101    In the present case, as observed in paragraph 98 above, the Board of Appeal gave the applicant the opportunity to submit her observations. However, contrary to what the applicant seems to allege, the Board of Appeal was not bound to inform her of the final position that it intended to take, namely that the evidence submitted to the Opposition Division was not sufficient to prove the genuine use of the earlier trade mark, and to afford her the opportunity to submit her observations on that position, or even to submit additional evidence.

102    Those considerations are not called into question by the national provisions and case-law invoked by the applicant.

103    It should be noted, in that regard, that under the terms of Article 83 of Regulation No 207/2009, in the absence of procedural provisions in that regulation, Regulation No 2868/95 or Regulation No 216/96, OHIM ‘shall take into account the principles of procedural law generally recognised in the Member States’.

104    First, the question raised by the reasoning of the applicant in the present case is fully covered by the applicable procedural provisions, as is apparent from paragraphs 95 to 99 above, and therefore Article 83 is not applicable.

105    Second, even on the assumption that it is applicable, it is doubtful that ‘the principles of procedural law generally recognised’ can be deduced from the national provisions and case-law relating to civil procedure, given that, notwithstanding the guarantees of independence that they and their members enjoy, the Boards of Appeal are still OHIM bodies and not courts (see OHIM v Kaul, paragraph 51, and Case T‑63/01 Procter & Gamble v OHIM (Soap bar shape) [2002] ECR II‑5255, paragraph 23).

106    In any event, the national provisions and case-law relied on by the applicant are, first, analogous to the provisions mentioned in paragraph 96 above and, second, concern the obligation of a court to obtain the observations of the parties as to the questions that are relevant to resolve the dispute and which the parties have not dealt with sufficiently in their reasoning and to enable them to correct procedural errors, if such a correction does not prejudice the opposing party.

107    No useful lesson can be drawn from them in this case, in which the applicant was given sufficient opportunity to submit evidence of the genuine use of her earlier trade mark and her observations on the appeal of the other party before the Board of Appeal and in which she has not been criticised for any procedural error.

108    It follows from all of the above considerations that the second plea is unfounded and must be dismissed, together with the application in its entirety.

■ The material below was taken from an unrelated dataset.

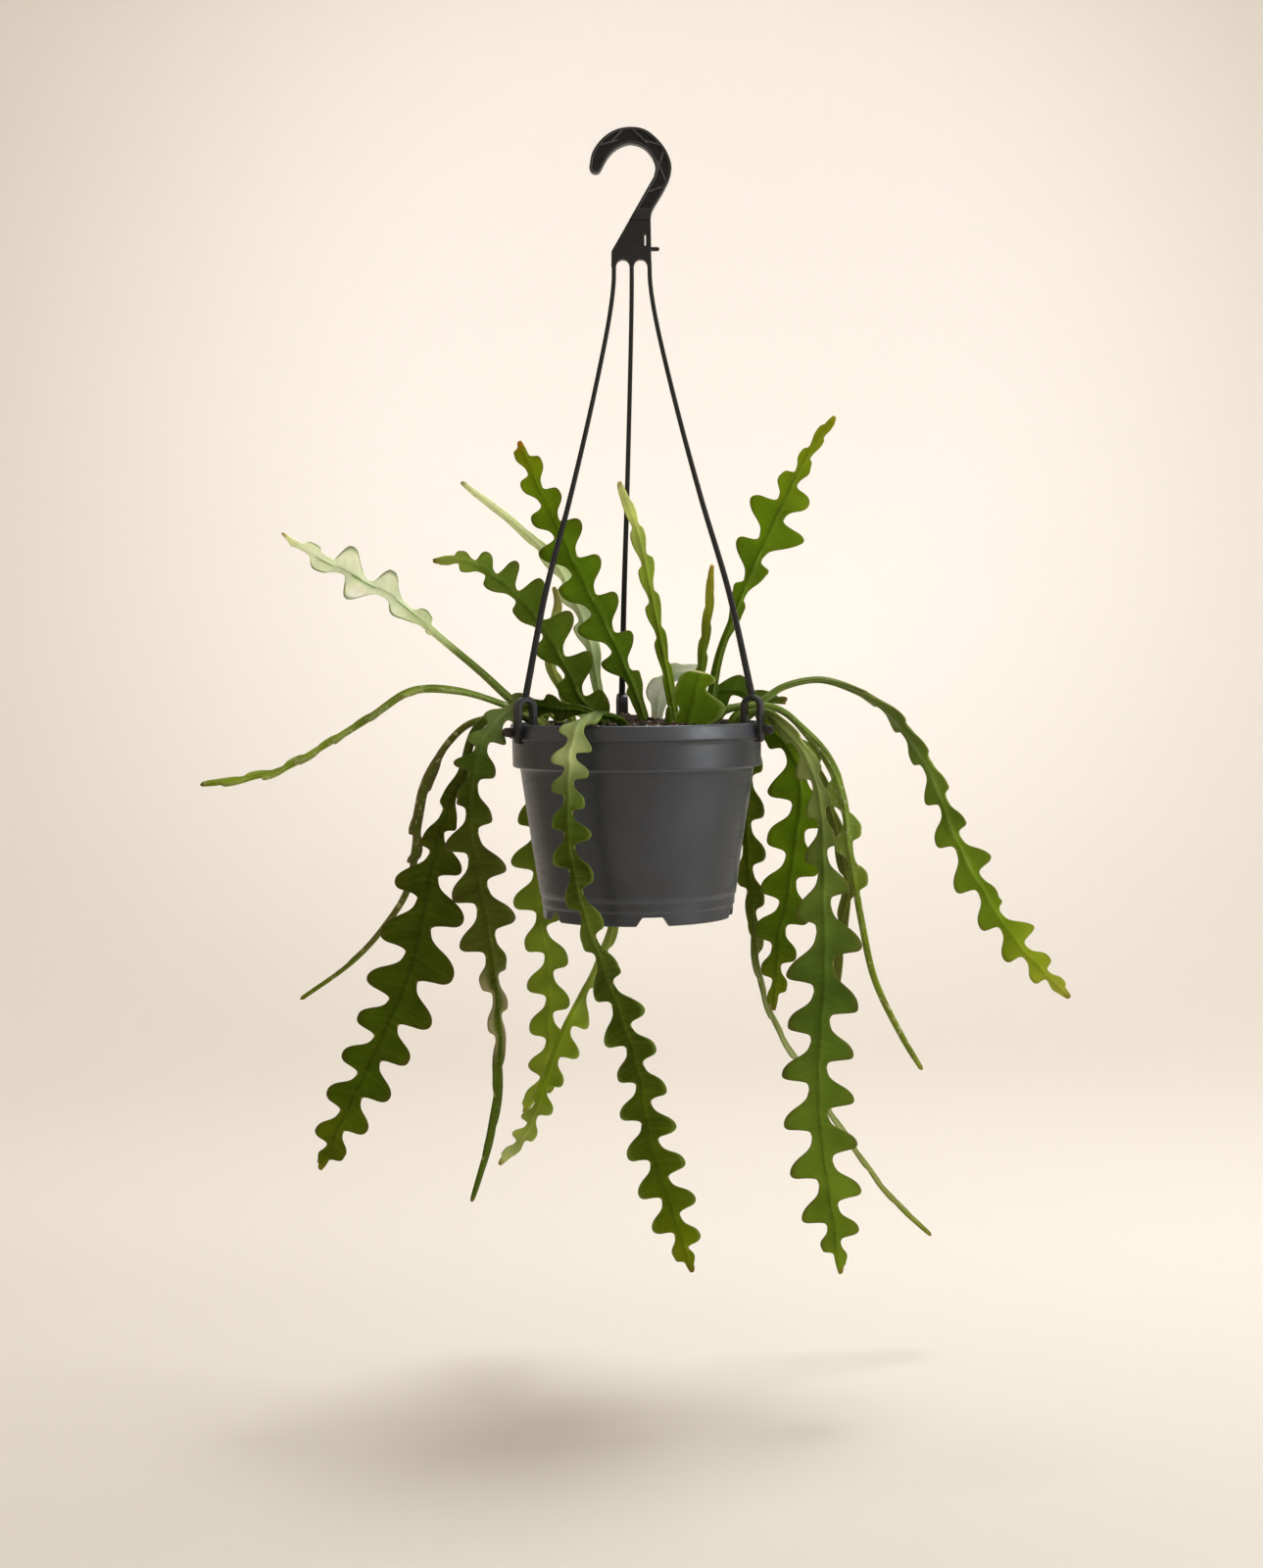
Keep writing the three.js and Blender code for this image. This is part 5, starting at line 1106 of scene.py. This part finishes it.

109    With regard to the head of claim submitted by IBF and the heirs of Mr Toro Araneda to the effect that the opposition should be rejected as inadmissible, it should be noted that it seeks alteration of the contested decision. In particular, it seeks to amend the grounds for rejecting the opposition by the contested decision, but not its operative part, which rejects the opposition (see, to that effect, Case T‑405/05 Powerserv Personalservice v OHIM – Manpower (MANPOWER) [2008] ECR II‑2883, paragraphs 21 to 24). However, since IBF and the heirs of Mr Toro Araneda have sought dismissal of the action and confirmation of the contested decision ‘in any event’, it must be concluded that the head of claim seeking alteration of the contested decision and the reasoning underlying it are submitted in the alternative only. Consequently, as the action must be dismissed on the grounds indicated above, that head of claim and reasoning need not be examined.

 Costs

110    Under Article 87(2) of the Rules of Procedure, the unsuccessful party is to be ordered to pay the costs if they have been applied for in the successful party’s pleadings. Since the applicant has been unsuccessful, it must be ordered to pay the costs of OHIM and of IBF and of the heirs of Mr Toro Araneda, in accordance with the form of order sought by them.

On those grounds,

THE GENERAL COURT (Third Chamber)

hereby:

1.      Grants leave to the International Biocentric Foundation Ltd, Gabriela Cedilia Toro Acuña and Hilda Pilar Toro Acuña, Rolando Patricio Toro Acuña, Maria Verónica Toro Acuña, Ricardo Marcela Toro Durán and German Toro Gonzalez, Claudia Danae Toro Sanchez, Rodrigo Paulo Toro Sanchez, Mariela Paula Toro Sanchez, Viviana Luz Toro Matuk, Morgana Fonteles Toro, Anna Laura Toro Sant’ana, Joana Castoldi Toro Araneda and Claudete Sant’ana to intervene before the General Court;

2.      Dismisses the action;

3.      Orders Christina Arrieta D. Gross to pay the costs.

Czúcz

Labucka

Gratsias

Delivered in open court in Luxembourg on 8 March 2012.